Quando il Ministro degli Interni Matteo Salvini, indagato per aver difeso i confini della della Patria (la qual cosa rende lo scontro con la magistratura ben differente da quanto accadde con Craxi e Berlusconi cui erano stati attribuiti reati comuni e finanziari) reagì ricordando ai magistrati che lui era stato votato da milioni di Italiani per fare proprio quello per cui era stato indagato mentre loro avevano solo superato un concorso pubblico, insorsero le anime belle della sinistra, capeggiate da Mattarella, per strologare, con articolati sermoni, sulla divisione dei poteri come cardine di ogni democrazia e quindi intimare a Salvini di lasciarsi massacrare, magari offrendo l'altra guancia.
Oggi non un magistrato qualunque, ma il presidente della loro associazione, interviene contro il disegno di legge sulla legittima difesa.

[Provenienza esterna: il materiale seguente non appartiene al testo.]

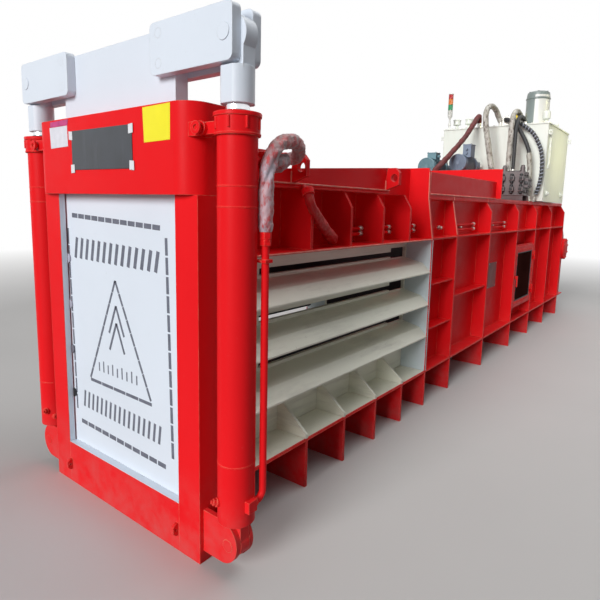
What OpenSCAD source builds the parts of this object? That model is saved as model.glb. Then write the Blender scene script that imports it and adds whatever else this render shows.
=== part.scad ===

Un disegno di legge, peraltro, molto blando, molto lontano dall'efficacia del Secondo Emendamento della Costituzione degli Stati Uniti e che neppure si avvicina a quello che dovrebbe il riconoscimento di un diritto inalienabile, naturale per ogni Uomo Libero: il libero possesso di un'arma da usare per difendere persone e proprietà.
Ciononostante il capo dei magistrati pretenderebbe che il disegno di legge fosse accantonato, contro quello che, invece, è il sentimento popolare dimostrato dalla grande solidarietà che, ogni volte, accompagna quei cittadini onesti che, vittime di rapine, aggresioni e furti, reagiscono abbattendo qualche criminale, mettendo in fuga i complici e poi vengono, loro, indagati.
Non ho però ascoltato nessun vibrante discorso di Mattarella e nessuno di quei Soloni pronti a fare il predicozzo a Salvini, che ricordassero ai magistrati che loro devono limitarsi ad applicare le leggi, TUTTE, le leggi che dovessero essere approvate dal parlamento eletto dal Popolo.
La divisione dei poteri non prevede, infatti, che le leggi debbano essere approvate dopo il nihil obstat dell'associazione dei magistrati.